» Do this: Which lines hold the word "picture"? Copy each of them from the material.

[Modeling code records]
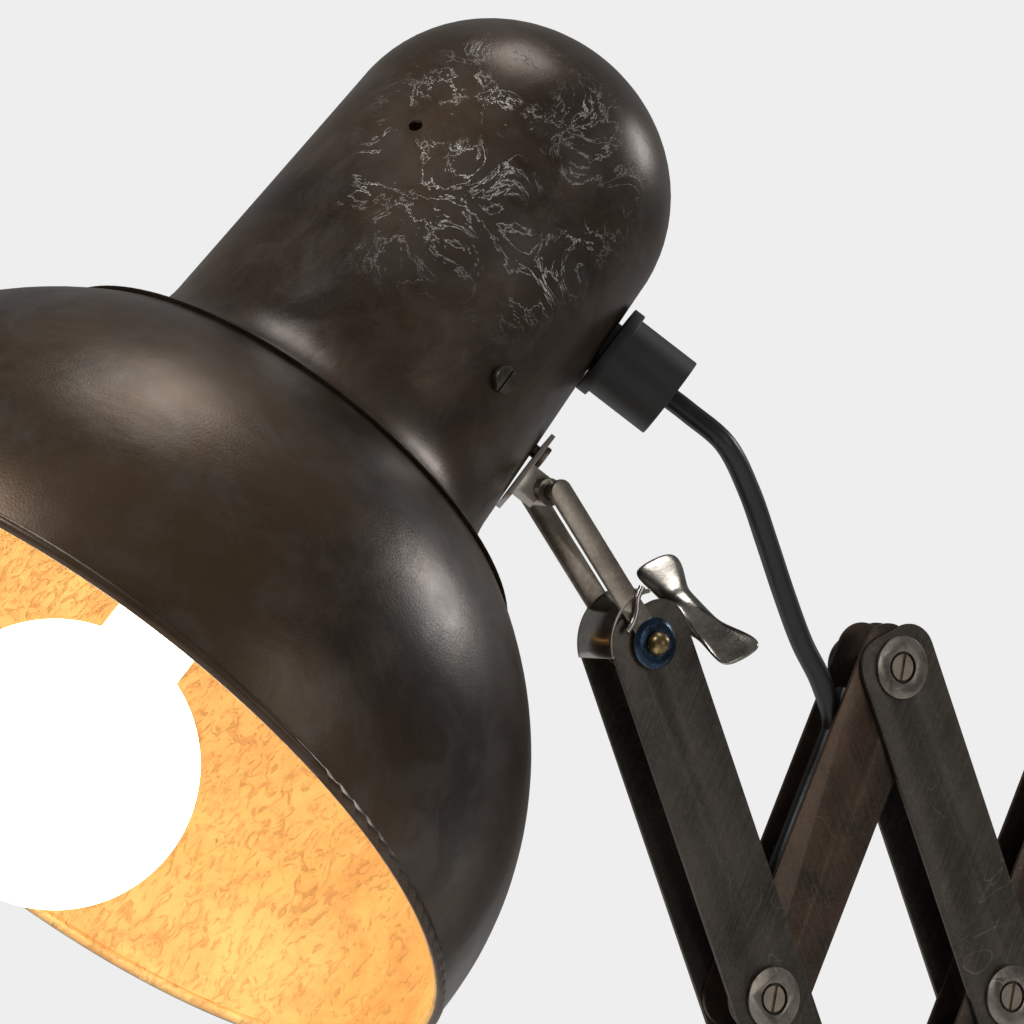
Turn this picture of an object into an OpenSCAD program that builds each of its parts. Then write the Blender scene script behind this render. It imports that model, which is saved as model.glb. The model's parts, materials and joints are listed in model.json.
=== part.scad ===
// Clamp-on desk lamp: a metal shade and hood on a three-stage scissor arm that swivels on a clamped post.
// Millimetres, +Z up. Origin: the clamp's desk face, on the post's axis. The arm reaches out along -X.

/* [Arm] */
// distance between the end pivots of a bar
bar_pitch = 210; // [190:1:230]
// slope of the bars from the horizontal in the rest pose
bar_slope = 65.6; // [62:0.2:68]
// length of the last outer bar above its crossing
tip_reach = 111; // [108:1:120]
// width of a bar
bar_w = 27; // [24:0.5:29]
// sheet thickness of a bar's plates
plate_t = 1.2; // [1:0.1:1.4]
// height of the lowest pivots above the desk
arm_z = 110; // [100:1:130]

/* [Shade and hood] */
// radius of the shade's widest ring
shade_r = 126; // [120:1:130]
// depth of the shade from its rim to the seam
shade_h = 107; // [102:1:110]
// radius of the hood above its flared foot
hood_r = 54; // [50:1:56]
// wall of the shade and the hood
wall_t = 1.2; // [0.8:0.1:1.6]
// tilt of the head's axis from the horizontal
head_tilt = 49; // [45:1:52]
// diameter of the globe bulb
bulb_d = 80; // [60:1:95]

/* [Post and clamp] */
// diameter of the hollow post
post_d = 14; // [13:0.5:15]
// thickness of the clamp's upper jaw
jaw_t = 8; // [6:0.5:10]
// width of the clamp across Y
clamp_w = 34; // [28:1:40]
// opening between the jaws
jaw_gap = 52; // [45:1:60]
// diameter of the clamp screw
screw_d = 10; // [8:0.5:11]

/* [Cord] */
// diameter of the mains cord
cord_d = 6.5; // [5.5:0.1:6.8]

/* [Hidden] */
$fn = 64;
run_fit = 0.06;     // radial clearance of a turning pin
ply_gap = 0.4;      // gap between the outer and inner plates
pin_r = 3;          // radius of the arm's pins
sleeve_r = 5;       // radius of the spacing sleeves
inner_y = 5.6;      // inside face of the inner plates
outer_y = inner_y + plate_t + ply_gap;   // inside face of the outer plates
face_y = outer_y + plate_t;              // outside face of the outer plates
ring_t = 1.2;
ring_r = 9.2;
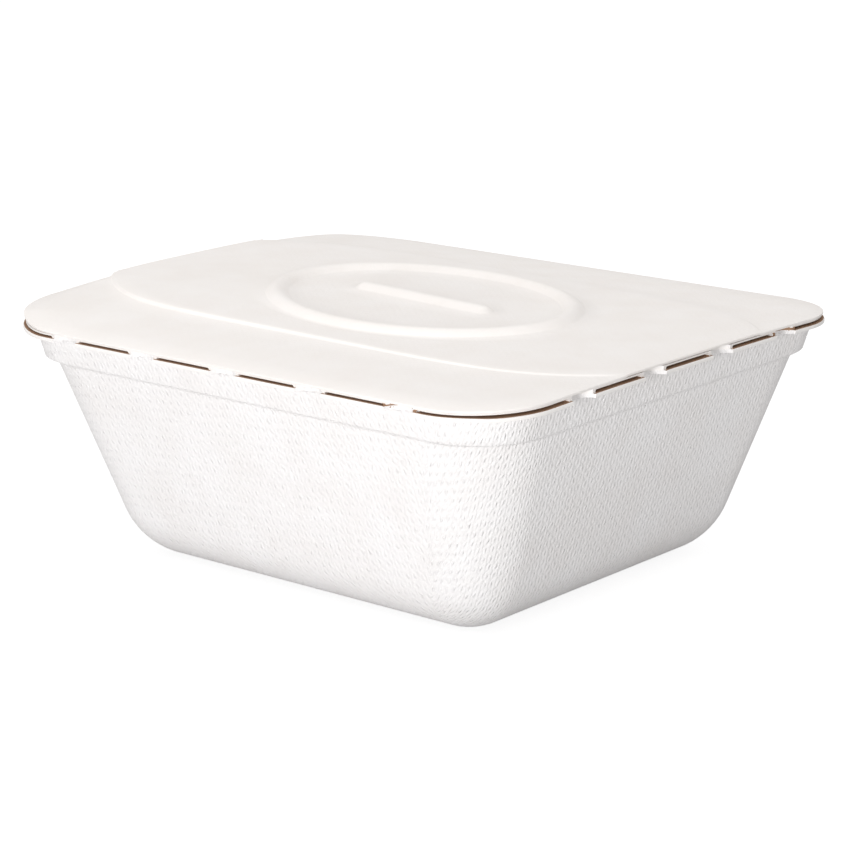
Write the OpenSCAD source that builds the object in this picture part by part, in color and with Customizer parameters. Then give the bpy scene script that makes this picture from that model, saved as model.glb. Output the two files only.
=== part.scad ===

» Reply:
Turn this picture of an object into an OpenSCAD program that builds each of its parts. Then write the Blender scene script behind this render. It imports that model, which is saved as model.glb. The model's parts, materials and joints are listed in model.json.
Write the OpenSCAD source that builds the object in this picture part by part, in color and with Customizer parameters. Then give the bpy scene script that makes this picture from that model, saved as model.glb. Output the two files only.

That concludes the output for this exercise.